Show Report
Richard Nicoll doesn't do intellectual subtext. For him, it's all about the clothes.
It was only a matter of time until Richard Nicoll's design instincts - a fuss-free feeling of clean Modernism, decidedly young and pepped with pop colour - lead him to the sixties. In fact, for spring it lead him quite specifically to 1966, and Henri-Georges Clouzot's hallucinogenic, unfinished masterpiece L'Enfer. That may sound like a heavyweight art-house basis for a fashion show, but Nicoll's collection was a neat distillation of the film's overriding visuals - Romy Schneider bathed in multicoloured, flickering light, wrapped in transparent plastic or flouncing around in pastel-popped pyjamas and nightgowns. Richard Nicoll doesn't do intellectual subtext. For him, it's all about the clothes.
And rightly so too, because real clothes for real women what Nicoll does so very, very well. This season, that general mood of the sixties was evoked in the silhouettes - sleek, lean and unpretentious summarised in the super-short opening looks, tailored tight in neoprene with aerodynamic raised darts. Some of the space-race rubbed off on the shiny PVC surfaces, metallic finishes of lurex and lame and lunar palette of powdery blue, grey and palest mauve. Somewhere, Nicoll got the notion of Saturn-ringed hems stiffened and wired to stand away from the body. Perhaps they popped into his mind from The Jetsons, or some of Cardin's more outre experiments in hyper-haute couture. Today, they were decidedly hit and miss - the former when pepping strict lingerie-look corset dresses or A-line skirts with a touch of volume at the thigh-high hem, the latter when wobbling around the ankles of sheer maxi-dresses. It's seldom Nicoll creates a garment you can't imagine a woman wanting to wear, but these came across as fussy and half thought-out.

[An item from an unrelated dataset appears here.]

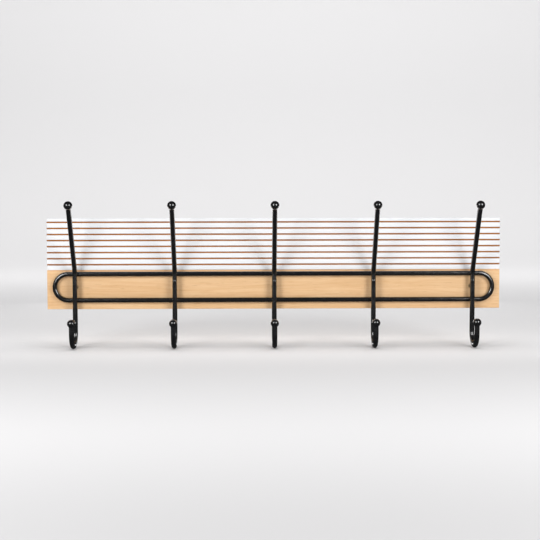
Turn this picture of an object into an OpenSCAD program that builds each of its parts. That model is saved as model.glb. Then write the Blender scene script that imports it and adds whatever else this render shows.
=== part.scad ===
// Wall hook rack: a grooved board with a wire frame on its face that carries five double hooks.
// Millimetres. +X runs along the rack, +Z is up, and the front faces -Y.
// The origin is the middle of the board's back face, which lies against the wall.

/* [Board] */
// Width of the board
board_w = 600; // [500:5:720]
// Height of the board
board_h = 120; // [110:1:160]
// Thickness of the board
board_t = 12; // [11:0.5:18]

/* [Grooves] */
// Number of grooves across the painted part of the face
groove_count = 9; // [1:1:9]
// Distance from one groove to the next
groove_pitch = 8; // [4:0.5:8]
// Distance from the board's top edge to the middle of the first groove
groove_first = 5; // [3:0.5:8]
// Width of each groove
groove_w = 2; // [1:0.25:3]
// Depth of each groove
groove_d = 1.5; // [0.5:0.25:2.5]

/* [Wire frame] */
// Diameter of the wire of the loop
wire_d = 6.4; // [4:0.1:8]
// Height of the loop over its outside
loop_h = 41; // [34:1:50]
// Height of the loop's middle above the board's bottom edge
loop_rise = 29.5; // [28:0.5:40]
// Distance from the board's end to the loop's outside
loop_margin = 7.6; // [4:0.2:12]
// Gap between the loop and the board's face
wire_gap = 0.3; // [0.2:0.1:2]

/* [Hooks] */
// Diameter of the rod of each hook
rod_d = 6.4; // [5:0.1:8]
// Distance from the board's end to the middle of the outer hook
hook_margin = 38; // [36:1:60]
// How far rod and wire press into each other at a weld
weld_set = 0.4; // [0.2:0.1:1]
// Angle by which the upper arm leans forward
arm_lean = 29; // [20:1:40]
// Height of the upper ball's middle above the board's top edge
tip_rise = 17.5; // [10:0.5:40]
// Centre-line radius of the bend below the upper arm
bend_r = 14; // [10:1:20]
// How much thicker the rod is round the bend below the upper arm
bend_swell = 0.04; // [0.04:0.02:0.3]
// Centre-line radius of the lower bend
u_r = 17; // [14:0.5:25]
// Distance from the board's bottom edge down to the middle of the lower bend
u_drop = 29; // [20:1:60]
// Height of the lower ball's middle above the middle of the lower bend
prong_rise = 14.5; // [12:0.5:30]

/* [Balls] */
// Diameter of the upper balls
upper_ball_d = 11.2; // [10.5:0.1:16]
// Diameter of the lower balls
lower_ball_d = 10.8; // [10.5:0.1:16]
// Depth of the socket that takes the rod's end
socket_depth = 3.5; // [2:0.25:4]

/* [Fixings] */
// Diameter of the threaded bosses behind the rods
boss_d = 7; // [6.5:0.25:10]
// How far the boss reaches round the back of the rod
boss_saddle = 1.2; // [0.6:0.1:2]
// Diameter of the fixing screws
screw_d = 4; // [3:0.5:4]
// Length of thread inside a boss
thread_l = 4.8; // [3:0.1:5]
// Diameter of a fixing screw's head
head_d = 8; // [7:0.25:9]
// Height of a fixing screw's head
head_h = 3; // [2:0.25:3.5]
// Outer diameter of the washers
washer_d = 9; // [8.5:0.25:12]
// Thickness of the washers
washer_t = 0.8; // [0.5:0.1:1.2]
// Depth of the screw heads below the board's back
head_sink = 0.6; // [0.2:0.1:1]

/* [Hangers] */
// Distance from the board's end to the middle of a hanger plate
hanger_inset = 100; // [80:1:110]
// Height of the hanger plates' middle above the middle of the board
hanger_z = 24; // [18:1:28]
// Length of a hanger plate
plate_l = 46; // [46:1:60]
// Width of a hanger plate
plate_w = 16; // [14:0.5:20]
// Thickness of a hanger plate
plate_t = 1.5; // [1.5:0.1:2.5]
// Diameter of the round end of the keyhole
key_d = 9; // [8:0.25:10]
// Width of the keyhole's slot
key_slot_w = 4.4; // [3.5:0.1:4.6]
// Travel of a wall screw from the round end to the top of the slot
key_travel = 9; // [7:0.5:12]
// Depth of the space for the wall screw's head behind a plate
key_pocket_d = 4.5; // [3:0.25:5]
// Diameter of the hanger screws
wood_screw_d = 2.8; // [2.5:0.1:3.2]
// Head diameter of the hanger screws
wood_head_d = 5.6; // [5:0.1:6.5]
// Length of the hanger screws
wood_screw_l = 9; // [6:0.5:9]

/* [Hidden] */
hook_count = 5;
hooks = [1 : hook_count];
// Each hook that a boss fixes to the board: the first, the middle one and the last
fixed_hooks = [1, (hook_count + 1) / 2, hook_count];
sides = [-1, 1];
$fn = 48;
// Clearance of a rod in its socket or saddle, and of a thread in its hole
fit = 0.05;
// Clearance round a plate, a washer or a screw that passes through
plate_fit = 0.2;
// How far the straight arm starts inside the bend
bend_lap = 0.05;
// How far a cut runs past the face that it opens
past = 1;
steel = "#1c1c1e";
zinc = "#b9bcc0";
bare_wood = "#e8bf8c";

// The cross recesses, as shares of their screw's head
recess_reach = 0.6;
recess_width = 0.13;
fixing_recess_depth = 0.6;
wood_recess_depth = 0.2;

// Heights
board_top = board_h / 2;
board_bottom = -board_h / 2;
wire_r = wire_d / 2;
rod_r = rod_d / 2;
loop_r = loop_h / 2 - wire_r;
loop_z = board_bottom + loop_rise;
upper_wire_z = loop_z + loop_r;
lower_wire_z = loop_z - loop_r;
u_z = board_bottom - u_drop;

// Depths
wire_y = -(board_t + wire_gap + wire_r);
rod_y = wire_y - wire_r - rod_r + weld_set;
rod_back = rod_y + rod_r;

// Places along the rack
loop_half = board_w / 2 - loop_margin - wire_r - loop_r;
hook_pitch = (board_w - 2 * hook_margin) / (hook_count - 1);
hanger_x = board_w / 2 - hanger_inset;

// The bend and the upper arm, in the rod's own side view
bend_y = rod_y - bend_r * (1 - cos(arm_lean));
bend_z = upper_wire_z + bend_r * sin(arm_lean);
tip_z = board_top + tip_rise;
arm_l = (tip_z - bend_z) / cos(arm_lean);
tip_y = bend_y - arm_l * sin(arm_lean);
prong_y = rod_y - 2 * u_r;

// How far a rod's end stops short of its ball's middle
upper_stop = upper_ball_d / 2 - socket_depth;
lower_stop = lower_ball_d / 2 - socket_depth;

// The counterbore stack at a fixing screw
washer_y = -(head_sink + head_h + washer_t);
screw_tip_y = -(board_t + thread_l);

// The keyhole, with its middle at the plate's middle
key_z = -key_travel / 2;

// Middle of hook i along the rack
function hook_x(i) = (i - (hook_count + 1) / 2) * hook_pitch;

// A round bar along Y, from y1 towards the front to y2
module bar_y(d, y1, y2) {
    translate([0, y1, 0])
        rotate([90, 0, 0])
            cylinder(d = d, h = y1 - y2);
}

// A round bar along X, centred
module bar_x(d, length) {
    rotate([0, 90, 0])
        cylinder(d = d, h = length, center = true);
}

// An upright shape with half-round ends, extruded along Y from the back to y2
module slot_y(w, z1, z2, y1, y2) {
    translate([0, y1, 0])
        rotate([90, 0, 0])
            linear_extrude(y1 - y2) {
                translate([-w / 2, z1])
                    square([w, z2 - z1]);
                for (z = [z1, z2])
                    translate([0, z])
                        circle(d = w);
            }
}

// Places its children at each hook that is fixed to the board
module at_fixings() {
    for (i = fixed_hooks)
        translate([hook_x(i), 0, loop_z])
            children();
}

// Places its children at both hanger plates
module at_hangers() {
    for (side = sides)
        translate([side * hanger_x, 0, hanger_z])
            children();
}

// Places its children at both screws of one hanger plate
module at_plate_screws() {
    for (side = sides)
        translate([0, 0, side * (plate_l - plate_w) / 2])
            children();
}

// The plate's outline, a little larger where it is a pocket
module plate_outline(extra, y1, y2) {
    reach = (plate_l - plate_w) / 2;
    slot_y(plate_w + 2 * extra, -reach, reach, y1, y2);
}

// The cross recess in a screw's head, open to the back
module cross_recess(length, width, y1, y2) {
    for (turn = [0, 90])
        rotate([0, turn, 0])
            translate([-length / 2, y2, -width / 2])
                cube([length, y1 - y2, width]);
}

module grooves() {
    first_z = board_top - groove_first - groove_w / 2;
    for (k = [0 : groove_count - 1])
        translate([-board_w / 2 - past, -board_t - past, first_z - k * groove_pitch])
            cube([board_w + 2 * past, groove_d + past, groove_w]);
}

// The hole right through the board and the counterbore in its back
module fixing_holes() {
    at_fixings() {
        bar_y(screw_d + 2 * plate_fit, past, -board_t - past);
        bar_y(washer_d + 2 * plate_fit, past, washer_y);
    }
}

// The pocket for each plate, the space behind its keyhole and its pilot holes
module hanger_pockets() {
    at_hangers() {
        plate_outline(plate_fit, past, -plate_t);
        slot_y(key_d + 2 * plate_fit, key_z, key_z + key_travel, past, -plate_t - key_pocket_d);
        at_plate_screws()
            bar_y(wood_screw_d + 2 * fit, past, -wood_screw_l - plate_fit);
    }
}

module board() {
    color(bare_wood)
        difference() {
            translate([-board_w / 2, -board_t, board_bottom])
                cube([board_w, board_t, board_h]);
            grooves();
            fixing_holes();
            hanger_pockets();
        }
}

// The loop: two straight wires and two half-round ends
module loop_frame() {
    color(steel)
        translate([0, wire_y, loop_z])
            rotate([90, 0, 0]) {
                for (side = sides) {
                    translate([0, side * loop_r, 0])
                        bar_x(wire_d, 2 * loop_half);
                    translate([side * loop_half, 0, 0])
                        rotate([0, 0, side * -90])
                            rotate_extrude(angle = 180)
                                translate([loop_r, 0])
                                    circle(d = wire_d);
                }
            }
}

// The two places where the loop's wires press into a rod
module weld_seats() {
    for (z = [upper_wire_z, lower_wire_z])
        translate([0, wire_y, z])
            bar_x(wire_d, rod_d + 2 * past);
}

// One arc of rod in the YZ plane about the point at y and z. Angle a1, where it starts,
// is measured from +Y towards +Z.
module rod_arc(r, y, z, a1, sweep, d) {
    translate([0, y, z])
        rotate([90, 0, 90])
            rotate([0, 0, a1])
                rotate_extrude(angle = sweep)
                    translate([r, 0])
                        circle(d = d);
}

// The whole bent rod of one hook, at the middle of the rack
module bent_rod() {
    translate([0, rod_y, u_z])
        cylinder(d = rod_d, h = upper_wire_z - u_z);
    rod_arc(bend_r, rod_y - bend_r, upper_wire_z, 0, arm_lean, rod_d + bend_swell);
    translate([0, bend_y, bend_z])
        rotate([arm_lean, 0, 0])
            translate([0, 0, -bend_lap])
                cylinder(d = rod_d, h = bend_lap + arm_l - upper_stop);
    rod_arc(u_r, rod_y - u_r, u_z, 180, 180, rod_d);
    translate([0, prong_y, u_z])
        cylinder(d = rod_d, h = prong_rise - lower_stop);
}

module hook_rod(i) {
    color(steel)
        translate([hook_x(i), 0, 0])
            difference() {
                bent_rod();
                weld_seats();
            }
}

// A ball with a flat-bottomed socket that opens downwards and takes the rod's end
module socketed_ball(d, stop) {
    color(steel)
        difference() {
            sphere(d = d);
            translate([0, 0, -d])
                cylinder(d = rod_d + 2 * fit, h = d - stop);
        }
}

module upper_ball(i) {
    translate([hook_x(i), tip_y, tip_z])
        rotate([arm_lean, 0, 0])
            socketed_ball(upper_ball_d, upper_stop);
}

module lower_ball(i) {
    translate([hook_x(i), prong_y, u_z + prong_rise])
        socketed_ball(lower_ball_d, lower_stop);
}

// A threaded boss between the board and the back of one rod, shaped to the rod
module boss(i) {
    color(steel)
        translate([hook_x(i), 0, loop_z])
            difference() {
                bar_y(boss_d, -board_t, rod_back - boss_saddle);
                bar_y(screw_d + 2 * fit, -board_t + past, screw_tip_y - fit);
                translate([0, rod_y, 0])
                    cylinder(d = rod_d + 2 * fit, h = 2 * boss_d, center = true);
            }
}

module fixing_screws() {
    recess_l = head_d * recess_reach;
    recess_w = head_d * recess_width;
    recess_d = head_h * fixing_recess_depth;
    color(zinc)
        at_fixings()
            difference() {
                union() {
                    bar_y(head_d, -head_sink, -head_sink - head_h);
                    bar_y(screw_d, -head_sink - head_h, screw_tip_y);
                }
                cross_recess(recess_l, recess_w, past, -head_sink - recess_d);
            }
}

module fixing_washers() {
    color(zinc)
        at_fixings()
            difference() {
                bar_y(washer_d, washer_y + washer_t, washer_y);
                bar_y(screw_d + 2 * plate_fit, past, washer_y - past);
            }
}

// The countersunk head of a hanger screw, flush with the back
module sunk_head(extra) {
    head_r = wood_head_d / 2 + extra;
    core_r = wood_screw_d / 2 + extra;
    rotate([90, 0, 0])
        cylinder(r1 = head_r, r2 = core_r, h = head_r - core_r);
}

module hanger_plate(side) {
    color(zinc)
        translate([side * hanger_x, 0, hanger_z])
            difference() {
                plate_outline(0, 0, -plate_t);
                translate([0, 0, key_z])
                    bar_y(key_d, past, -plate_t - past);
                slot_y(key_slot_w, key_z, key_z + key_travel, past, -plate_t - past);
                at_plate_screws() {
                    sunk_head(fit);
                    bar_y(wood_screw_d + 2 * fit, past, -plate_t - past);
                }
            }
}

module hanger_screws() {
    recess_l = wood_head_d * recess_reach;
    recess_w = wood_head_d * recess_width;
    recess_d = wood_head_d * wood_recess_depth;
    color(zinc)
        at_hangers()
            at_plate_screws()
                difference() {
                    union() {
                        sunk_head(0);
                        bar_y(wood_screw_d, 0, -wood_screw_l);
                    }
                    cross_recess(recess_l, recess_w, past, -recess_d);
                }
}

board();
loop_frame();
for (i = hooks) {
    hook_rod(i);
    upper_ball(i);
    lower_ball(i);
}
boss(fixed_hooks[0]);  // boss_left
boss(fixed_hooks[1]);  // boss_middle
boss(fixed_hooks[2]);  // boss_right
fixing_screws();
fixing_washers();
hanger_plate(-1);  // hanger_left
hanger_plate(1);  // hanger_right
hanger_screws();
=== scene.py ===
"""The looks of the wall hook rack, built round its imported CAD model.

Metres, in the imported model's frame: +X along the rack, +Z up, and the front faces -Y.
"""

import math
import random

import bmesh
import bpy
from mathutils import Matrix, Vector, noise


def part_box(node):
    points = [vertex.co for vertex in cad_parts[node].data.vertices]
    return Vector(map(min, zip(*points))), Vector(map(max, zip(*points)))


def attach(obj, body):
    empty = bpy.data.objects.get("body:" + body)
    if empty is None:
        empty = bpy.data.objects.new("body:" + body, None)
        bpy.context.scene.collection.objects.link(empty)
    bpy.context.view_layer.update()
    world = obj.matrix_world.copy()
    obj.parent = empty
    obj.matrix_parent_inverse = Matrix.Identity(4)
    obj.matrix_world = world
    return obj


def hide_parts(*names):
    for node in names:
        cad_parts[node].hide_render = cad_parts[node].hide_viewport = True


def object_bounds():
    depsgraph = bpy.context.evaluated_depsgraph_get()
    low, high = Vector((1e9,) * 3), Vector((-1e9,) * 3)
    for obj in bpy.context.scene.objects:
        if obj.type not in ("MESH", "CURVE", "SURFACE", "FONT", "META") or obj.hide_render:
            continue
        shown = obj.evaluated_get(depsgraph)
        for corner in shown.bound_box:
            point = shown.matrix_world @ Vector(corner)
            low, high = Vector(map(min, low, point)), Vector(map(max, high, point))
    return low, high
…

But more about those maxi-frocks: they were the collection's key look, mainly because they represented something new in the Nicoll wardrobe. He's nailed daywear season after season - now came the time to get a bit of ravishing ruffled evening-wear under his belt. Once they ditched the dodgy whalebones hems (thankfully sooner rather than later) Nicoll's gowns hit every mark. They were based on Schneider's filmy nightgowns and bed-jackets - part of his press handout was a Simplicity pattern envelope circa 1960, with bouffant-haired Dollybirds sporting a selection of pastel sleepwear that could have been the building-blocks for these looks. But 'Simplicity' is misleading - something that looks this great takes tonnes of effort. Billowing seductively around the legs in barely-there shades of lavender, dove-grey and palest blue, they were stunningly seductive. Sometimes they came as gossamer skirts teamed with lurex twinsets, a sophisticated re-interpretation of bedtime dressing that begged not to be restricted to the boudoir. Even a couple of floral-strewn georgette pyjama-suits came off as less sleep-walker than red-carpet walker. That's felt like something fresh not only for the Richard Nicoll girl, but for fashion as a whole.